What the vice president can do — and has done in recent years

The Constitution gives the vice president the duty of certifying the next election’s Electoral College results (which is almost always a formality) and the power to cast tie-breaking votes in the Senate (which is rarely necessary).

And that’s basically it as far as formal powers go — which is why so many of the office’s occupants have been so miserable. Essentially, the vice president only gets to do anything important if the president wants him to.

Yet starting with Walter Mondale and continuing with Al Gore, Dick Cheney, and Joe Biden, the role of the vice president has gradually evolved into "an across-the-board presidential adviser and troubleshooter to help presidents identify and achieve administration goals," as Joel Goldstein put it. Mondale himself made the case to his boss, President Carter, that he could use a general adviser of this type, and future presidents have found the function useful to them too.

Cheney in particular exerted immense influence with these roles in George W. Bush’s administration, particularly during his first term, as Barton Gellman and Peter Baker have chronicled at book length. Bush was a president who lacked experience in many major issues, and on many important topics — particularly those related to national security after 9/11 — he sided with Cheney’s advice at first.

Joe Biden has much less of a "puppet master" reputation compared with Cheney, but as the Atlantic’s Michael Hirsh has written, he’s been omnipresent in major administration debates and policy initiatives, and played an important role representing the White House in negotiations with congressional Republicans.

Hirsh argues that Biden could be "the most influential vice president in history," which seems overstated to me — after all, his skepticism about escalating the war in Afghanistan and intervening in Libya was ignored, as Isaac Chotiner points out. But certainly Biden has been an important figure in the administration, similarly to the way Cheney was important in the Bush administration — as, essentially, a high-powered staffer.

But things could be different under President Clinton or President Trump

The caveat to all this good news for the vice presidency is that the next president gets to decide whether these trends will continue. After all, Vice President Cheney’s influence over President Bush declined precipitously in their administration’s second term simply because Bush became disenchanted with him and sought counsel elsewhere.

And there are good reasons to doubt whether Clinton or Trump will want such an empowered veep.

On the Democratic side, the big questions are whether Clinton really needs another trusted counselor, and whether Kaine can carve out a place for himself in the tangled thickets of Clintonworld and Hillaryland.

Clinton already has an extensive network of political hands and advisers built up over decades from her husband’s presidency, her years in the Senate, her 2008 campaign, her secretary of state tenure, and her current campaign, not to mention Clintonista-heavy outlets like the Center for American Progress. She even already has a Virginia governor she trusts more than Tim Kaine on her speed dial in longtime ally and friend Terry McAuliffe.

So it seems that Clinton really won’t need very much from Kaine. It is possible that she may bond with him and come to trust him and therefore choose to delegate him significant authority.
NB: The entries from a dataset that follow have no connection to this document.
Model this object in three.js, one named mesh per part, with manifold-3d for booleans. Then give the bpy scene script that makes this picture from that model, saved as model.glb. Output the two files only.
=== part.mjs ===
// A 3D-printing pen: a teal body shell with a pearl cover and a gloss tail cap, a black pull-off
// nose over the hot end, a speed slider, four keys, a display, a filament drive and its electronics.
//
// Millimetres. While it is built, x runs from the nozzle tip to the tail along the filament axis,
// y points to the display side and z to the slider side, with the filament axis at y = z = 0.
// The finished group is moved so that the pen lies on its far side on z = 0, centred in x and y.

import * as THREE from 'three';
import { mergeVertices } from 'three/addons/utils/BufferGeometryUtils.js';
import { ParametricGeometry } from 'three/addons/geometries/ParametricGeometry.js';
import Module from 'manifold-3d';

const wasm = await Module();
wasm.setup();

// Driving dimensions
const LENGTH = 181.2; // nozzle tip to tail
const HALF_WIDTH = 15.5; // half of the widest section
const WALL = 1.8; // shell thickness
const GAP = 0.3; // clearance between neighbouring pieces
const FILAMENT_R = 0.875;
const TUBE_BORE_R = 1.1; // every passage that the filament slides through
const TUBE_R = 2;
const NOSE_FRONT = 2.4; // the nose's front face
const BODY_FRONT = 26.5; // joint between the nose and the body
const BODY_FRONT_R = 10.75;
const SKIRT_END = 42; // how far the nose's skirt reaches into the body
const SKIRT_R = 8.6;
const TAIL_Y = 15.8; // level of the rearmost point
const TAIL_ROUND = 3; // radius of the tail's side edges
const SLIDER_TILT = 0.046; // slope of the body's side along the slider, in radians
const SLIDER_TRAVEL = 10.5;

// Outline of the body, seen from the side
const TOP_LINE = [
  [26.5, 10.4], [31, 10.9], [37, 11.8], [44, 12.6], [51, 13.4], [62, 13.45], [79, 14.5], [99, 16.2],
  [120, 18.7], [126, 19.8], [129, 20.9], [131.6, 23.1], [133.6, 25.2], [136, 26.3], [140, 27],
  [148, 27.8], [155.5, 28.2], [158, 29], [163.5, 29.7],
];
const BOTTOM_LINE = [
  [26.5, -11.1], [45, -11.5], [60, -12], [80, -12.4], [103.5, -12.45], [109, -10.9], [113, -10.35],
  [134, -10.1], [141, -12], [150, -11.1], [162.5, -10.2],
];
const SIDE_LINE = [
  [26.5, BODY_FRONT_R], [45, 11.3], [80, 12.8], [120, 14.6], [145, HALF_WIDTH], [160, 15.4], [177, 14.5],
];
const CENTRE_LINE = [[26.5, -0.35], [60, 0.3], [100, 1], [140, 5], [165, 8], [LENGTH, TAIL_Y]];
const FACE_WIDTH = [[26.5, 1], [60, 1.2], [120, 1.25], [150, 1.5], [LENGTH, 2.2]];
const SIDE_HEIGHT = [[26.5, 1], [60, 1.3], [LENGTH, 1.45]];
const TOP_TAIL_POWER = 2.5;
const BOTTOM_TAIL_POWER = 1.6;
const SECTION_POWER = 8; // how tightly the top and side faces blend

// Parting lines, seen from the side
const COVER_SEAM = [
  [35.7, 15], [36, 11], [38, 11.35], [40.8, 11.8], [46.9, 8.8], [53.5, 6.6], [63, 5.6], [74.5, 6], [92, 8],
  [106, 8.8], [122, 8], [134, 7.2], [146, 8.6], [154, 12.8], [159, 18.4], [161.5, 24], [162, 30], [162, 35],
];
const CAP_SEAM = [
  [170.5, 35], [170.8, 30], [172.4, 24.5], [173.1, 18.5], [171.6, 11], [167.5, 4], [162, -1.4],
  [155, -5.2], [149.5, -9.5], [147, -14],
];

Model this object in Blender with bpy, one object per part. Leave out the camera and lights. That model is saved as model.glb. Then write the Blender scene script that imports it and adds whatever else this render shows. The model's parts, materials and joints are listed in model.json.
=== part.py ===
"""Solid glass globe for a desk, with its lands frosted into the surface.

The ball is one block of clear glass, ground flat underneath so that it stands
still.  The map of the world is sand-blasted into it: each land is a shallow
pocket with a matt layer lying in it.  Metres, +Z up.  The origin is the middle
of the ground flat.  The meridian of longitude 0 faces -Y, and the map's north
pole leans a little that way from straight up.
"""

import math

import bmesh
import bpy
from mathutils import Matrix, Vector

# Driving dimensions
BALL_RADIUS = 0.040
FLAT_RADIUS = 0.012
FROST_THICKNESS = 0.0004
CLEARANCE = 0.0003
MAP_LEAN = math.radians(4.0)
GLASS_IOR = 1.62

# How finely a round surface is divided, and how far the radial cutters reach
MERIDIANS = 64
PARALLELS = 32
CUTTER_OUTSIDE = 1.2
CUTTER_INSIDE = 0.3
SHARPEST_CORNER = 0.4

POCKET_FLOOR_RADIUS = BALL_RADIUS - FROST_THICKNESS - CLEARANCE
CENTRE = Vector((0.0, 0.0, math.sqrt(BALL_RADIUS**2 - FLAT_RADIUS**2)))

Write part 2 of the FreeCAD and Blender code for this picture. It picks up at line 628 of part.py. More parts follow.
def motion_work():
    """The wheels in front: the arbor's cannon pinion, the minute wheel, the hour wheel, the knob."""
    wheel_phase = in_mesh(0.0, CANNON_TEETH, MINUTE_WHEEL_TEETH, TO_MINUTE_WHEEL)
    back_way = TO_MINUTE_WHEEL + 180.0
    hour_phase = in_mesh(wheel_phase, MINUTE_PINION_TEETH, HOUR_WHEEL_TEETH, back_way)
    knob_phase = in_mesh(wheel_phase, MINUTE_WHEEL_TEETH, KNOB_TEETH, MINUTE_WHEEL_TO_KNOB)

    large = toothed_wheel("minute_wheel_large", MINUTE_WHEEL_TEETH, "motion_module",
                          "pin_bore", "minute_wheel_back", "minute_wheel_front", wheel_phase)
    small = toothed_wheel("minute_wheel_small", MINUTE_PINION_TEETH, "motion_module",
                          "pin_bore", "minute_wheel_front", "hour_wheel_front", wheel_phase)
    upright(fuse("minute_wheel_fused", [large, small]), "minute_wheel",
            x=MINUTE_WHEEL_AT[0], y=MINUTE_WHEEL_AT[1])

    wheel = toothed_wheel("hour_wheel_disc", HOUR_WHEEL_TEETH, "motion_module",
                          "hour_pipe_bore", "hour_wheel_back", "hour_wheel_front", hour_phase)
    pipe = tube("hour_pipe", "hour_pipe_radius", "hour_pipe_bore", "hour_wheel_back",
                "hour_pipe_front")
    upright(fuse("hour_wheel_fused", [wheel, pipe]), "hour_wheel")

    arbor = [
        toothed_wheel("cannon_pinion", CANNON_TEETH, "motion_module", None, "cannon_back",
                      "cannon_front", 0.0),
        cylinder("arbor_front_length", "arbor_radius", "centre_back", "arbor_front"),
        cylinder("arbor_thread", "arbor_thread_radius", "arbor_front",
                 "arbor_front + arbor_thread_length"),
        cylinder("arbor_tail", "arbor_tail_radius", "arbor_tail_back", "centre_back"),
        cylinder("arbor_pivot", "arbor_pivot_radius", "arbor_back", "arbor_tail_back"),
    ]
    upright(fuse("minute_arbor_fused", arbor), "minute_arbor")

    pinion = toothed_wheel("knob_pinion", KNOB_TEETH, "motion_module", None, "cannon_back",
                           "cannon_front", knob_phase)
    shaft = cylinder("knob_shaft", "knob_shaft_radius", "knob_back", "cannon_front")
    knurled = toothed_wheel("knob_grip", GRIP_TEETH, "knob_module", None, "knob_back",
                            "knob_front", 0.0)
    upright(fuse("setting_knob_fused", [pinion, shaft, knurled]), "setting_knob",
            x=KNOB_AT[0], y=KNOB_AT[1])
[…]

Alternatively, she could throw him a few scraps to keep him from complaining too much, while keeping the real power with herself and her top aides.

The situation on the Republican side seems even more up in the air, since no one really has any idea how Donald Trump will govern. The New York Times’s Robert Draper did report earlier this year that one of Trump’s sons was going around saying that Trump would give immense powers to his veep, putting him in charge of domestic and foreign policy (which is, well, basically pretty much everything), while Trump would be in charge of "making America great again." Perhaps Trump will indeed have little interest in the nitty-gritty of governance and delegate essentially everything to his veep.

But that seems to me to be very unlikely to work out so simply. The problem with the vice presidency is that unless Trump makes it crystal clear that Mike Pence and only Mike Pence is in charge of policy, Pence will be pretty powerless to get his way on anything, because he, as mentioned, will have hardly any formal powers. And what about Trump’s chief of staff, his top political advisers, his Cabinet secretaries, his family members — and of course, Trump himself?

Furthermore, the constantly warring factions of the Trump campaign don’t particularly instill confidence in Trump’s ability to delegate so much to one individual. And Pence himself has exerted little apparent influence over the Trump campaign so far, with the candidate apparently continuing to heed his own counsel and that of his hand-picked advisers. Indeed, Pence often seems to be running an entirely separate campaign from Trump. This does not suggest the closeness with the running mate that is typical of most successful vice presidents, let alone a vice president who will supposedly be handed immense power over pretty much all policy.

It’s also worth noting that one of the main reasons Cheney and Biden could exert such influence is that both were elder statesman figures who weren’t viewed as having serious ambitions for the presidency themselves. (Biden did flirt with a bid last year, but Obama never seems to have taken it seriously.) Therefore, their advice could be trusted as what was best for the president, not what was best for their own political futures. That hasn’t been the case for past vice presidents who were viewed as potential successors whose interests could conflict with those of the incumbent.

Kaine and Pence are in the mold of the younger veep with their own political futures ahead. So unless they become very good soldiers indeed (like Vice President George H.W. Bush did for President Ronald Reagan), they risk being viewed as ambitious upstarts — and being put on ice. Because the vice presidency is only what the president chooses to make of it.